Cohn fires off a telegram. “The minute we try to make the script pro-American, you pull out.”

The Hook is not picked up.

The “Red Scare” campaign, led by the House Un-American Activities Committee and Joseph McCarthy, the right-wing senator from Wisconsin, is intensifying the hunt for a perceived domestic Communist threat, insisting that Hollywood is teeming with Trots, Marxists, and Commies.

Elia Kazan and Arthur Miller are both staying at the Coldwater Canyon home of agent Charles Feldman of Famous Artists Corporation while they’re in Los Angeles. Feldman’s a producer on Kazan’s latest directorial project, A Streetcar Named Desire.

Marilyn’s often at the house, visiting Kazan and driving Miller to distraction.

Feldman throws a party in Miller’s honor. Marilyn sits beside Miller on a sofa, drinking champagne while he tickles the arches of her feet. By the time Kazan arrives, late, “the lovely light of desire in their eyes” is unmistakable.

“It was like running into a tree. You know, like a cool drink when you’ve had a fever,” Marilyn says of Miller. That he doesn’t make a pass at her only heightens the attraction.

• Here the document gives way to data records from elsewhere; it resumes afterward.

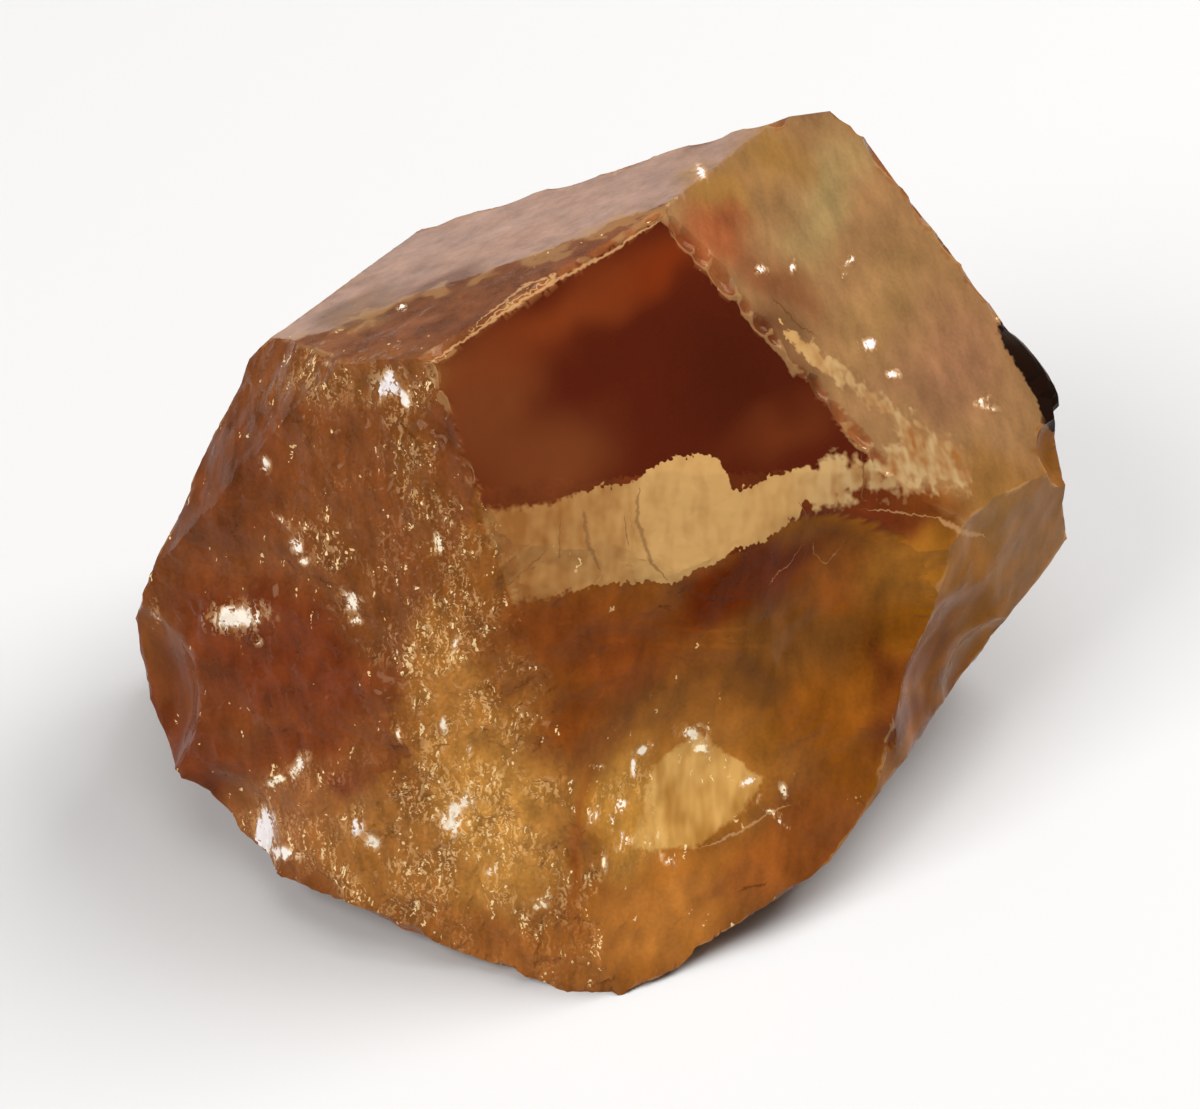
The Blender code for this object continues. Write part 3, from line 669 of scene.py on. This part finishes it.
def stone_surface():
    """The stone's skin: in each direction from the heart, the nearest of all its faces, hollows and chips.

    The lump on the rim takes over where it reaches further. Returns points, triangles, the limit that ends
    the stone at each point, and how much further the next limit is."""
    corners, quads = cube_grid(GRID_CELLS)
    directions = grid_directions(corners, GRID_CELLS)
    directions = snapped_directions(directions)
    reach = limits(directions)
    kind = reach.argmin(axis=0)
    ends = stone_ends(reach)
    lump = lump_reach(directions)
    kind = np.where(lump > ends, -1, kind)
    points = directions * np.maximum(ends, lump)[:, None]
    mid = unit(directions[quads].sum(axis=1))
    mid_reach = np.maximum(stone_ends(limits(mid)), lump_reach(mid))
    through_0 = np.linalg.norm((points[quads[:, 0]] + points[quads[:, 2]]) / 2.0, axis=1)
    through_1 = np.linalg.norm((points[quads[:, 1]] + points[quads[:, 3]]) / 2.0, axis=1)
    use_0 = np.abs(through_0 - mid_reach) <= np.abs(through_1 - mid_reach)
    split_0 = np.concatenate([quads[:, [0, 1, 2]], quads[:, [0, 2, 3]]], axis=1)
    split_1 = np.concatenate([quads[:, [1, 2, 3]], quads[:, [1, 3, 0]]], axis=1)
    triangles = np.where(use_0[:, None], split_0, split_1).reshape(-1, 3)
    return points, triangles, kind, edge_gaps(reach)


def point_normals(points, triangles):
    """The stone's outward direction at each point: the sum of its triangles' area vectors."""
    a, b, c = (points[triangles[:, k]] for k in (0, 1, 2))
    area = np.cross(b - a, c - a)
    total = np.stack([
        np.bincount(triangles.ravel(), np.repeat(area[:, k], 3), len(points)) for k in (0, 1, 2)
    ], -1)
    return unit(total)


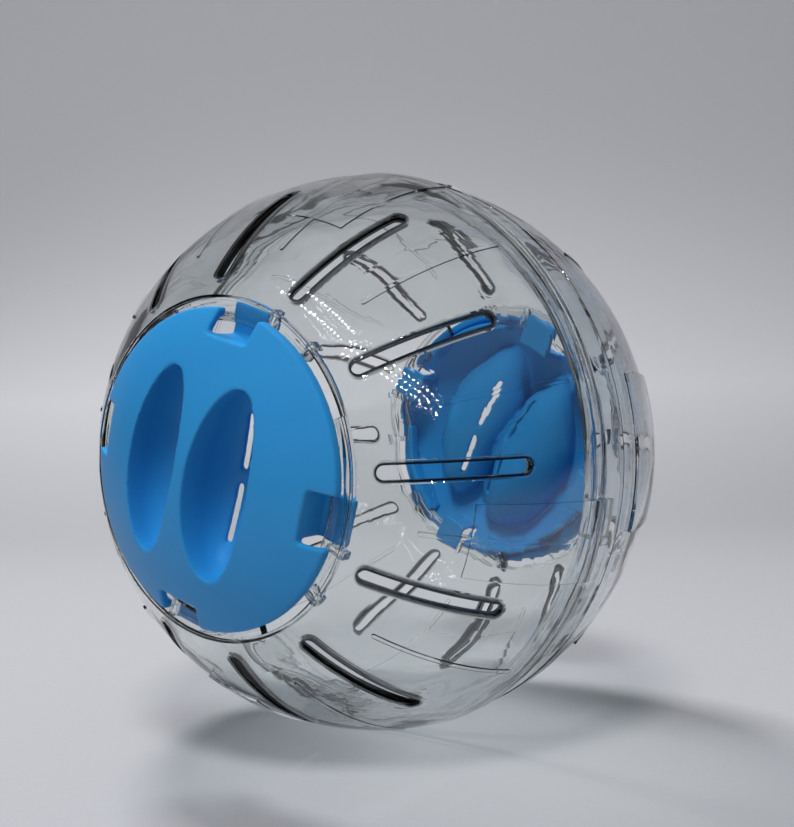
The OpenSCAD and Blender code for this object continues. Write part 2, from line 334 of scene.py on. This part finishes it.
def drawn(line):
    """A line through points given as (distance, height), left open for editing."""
    bpy.ops.object.select_all(action="DESELECT")
    bpy.ops.mesh.primitive_plane_add(size=MM)
    piece = bpy.context.object
    edit(piece)
    bpy.ops.mesh.merge(type="CENTER")
    bpy.ops.transform.translate(value=(line[0][0], 0, line[0][1]))
    for (r0, z0), (r1, z1) in zip(line, line[1:]):
        bpy.ops.mesh.extrude_region_move(TRANSFORM_OT_translate={"value": (r1 - r0, 0, z1 - z0)})
    bpy.ops.mesh.select_all(action="SELECT")
    return piece


def turned(name, line):
    """A ring or bowl: a line spun round the Z axis."""
    piece = drawn(line)
    bpy.ops.mesh.spin(steps=TURN_STEPS, angle=2 * math.pi, center=(0, 0, 0), axis=(0, 0, 1))
    bpy.ops.mesh.select_all(action="SELECT")
    bpy.ops.mesh.remove_doubles(threshold=1e-6)
    bpy.ops.mesh.normals_make_consistent(inside=False)
    return done(piece, name)


def arc(radius, low, high):
    """Points of a dome's section between two radii from the axis."""
    start, end = math.asin(low / radius), math.asin(high / radius)
    angles = [start + (end - start) * i / DOME_STEPS for i in range(DOME_STEPS + 1)]
    return [(radius * math.sin(a), radius * math.cos(a)) for a in angles]


foot = [(RIM_R, RIM_LOW), (RIM_R - RIM_W, RIM_LOW)]
inside = arc(FACE_R - FACE_WALL, 0.0, RIM_R - RIM_W)
cap = turned("cap", arc(FACE_R, 0.0, RIM_R) + foot + inside[::-1])
print("face and rim:", len(cap.data.polygons), "faces")

# %% [markdown]
# ## Walls of the recesses
# A finger recess is an oval bowl: half a stretched sphere whose open rim is drawn up into straight
# walls. Two bowls made two millimetres larger all round, and trimmed by the dome, are the walls round
# the recesses. They are joined to the face solid, and hollowed later.

# %% Walls of the recesses


def place(piece, matrix):
    piece.data.transform(matrix)
    return piece


def combine(piece, operation, *others):
    """Joins, cuts or trims a piece with others, which are used up."""
    bpy.ops.object.select_all(action="DESELECT")
    bpy.context.view_layer.objects.active = piece
    for other in others:
        step = piece.modifiers.new("combine", "BOOLEAN")
        step.operation, step.solver, step.object = operation, "EXACT", other
        bpy.ops.object.modifier_apply(modifier=step.name)
        bpy.data.objects.remove(other)
    return piece


def recess(name, grow, side):
    """The space of a finger recess, larger all round by grow, left or right of the middle."""
    bpy.ops.object.select_all(action="DESELECT")
    bpy.ops.mesh.primitive_uv_sphere_add(segments=96, ring_count=48, radius=1)
    piece = bpy.context.object
    edit(piece)
    half_w, half_l = RECESS_HALF_W + grow, RECESS_HALF_L + grow
    bpy.ops.transform.resize(value=(half_w, half_l, half_w))
    bpy.ops.mesh.bisect(plane_co=(0, 0, 0), plane_no=(0, 0, 1), clear_outer=True)
    bpy.ops.mesh.select_all(action="DESELECT")
    bpy.ops.mesh.select_non_manifold()
    bpy.ops.mesh.extrude_region_move(TRANSFORM_OT_translate={"value": (0, 0, RECESS_SIDES)})
    bpy.ops.mesh.fill()
    bpy.ops.mesh.select_all(action="SELECT")
    bpy.ops.mesh.normals_make_consistent(inside=False)
    bpy.ops.transform.translate(value=(0, 0, RECESS_Z))
    return place(done(piece, name), Matrix.Translation((side * RECESS_X, 0, 0)))


dome = turned("dome", [*arc(FACE_R, 0.0, RIM_R), (RIM_R, RECESS_SIDES), (0.0, RECESS_SIDES)])
walls = recess("wall", RECESS_WALL, -1)
combine(walls, "UNION", recess("wall", RECESS_WALL, 1))
combine(walls, "INTERSECT", dome)
combine(cap, "UNION", walls)
print("face with recess walls:", len(cap.data.polygons), "faces")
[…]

Miller’s been married since 1940 to Mary Grace Slattery, who works as a proofreader at Harper’s magazine and with whom he has two children. He hasn’t broken his vows. Yet.

But the playwright keeps extending the length of his visit—until he runs out of excuses and must return to New York.

The sight of her was something like pain, and I knew that I must flee or walk into a doom beyond all knowing.

With all her radiance, she was surrounded by darkness that perplexed me is Miller’s impression of Marilyn.

I was retreating to the safety of morals, to be sure, but not necessarily truthfulness .

At the airport, he embraces Marilyn and gives her a goodbye kiss on the cheek. They promise to write.

Flying home, her scent still on my hands, I knew my innocence was technical merely, and the secret that I could lose myself in sensuality entered me like a radiating force.

Marilyn frames a photo of Arthur Miller and keeps it by her bedside.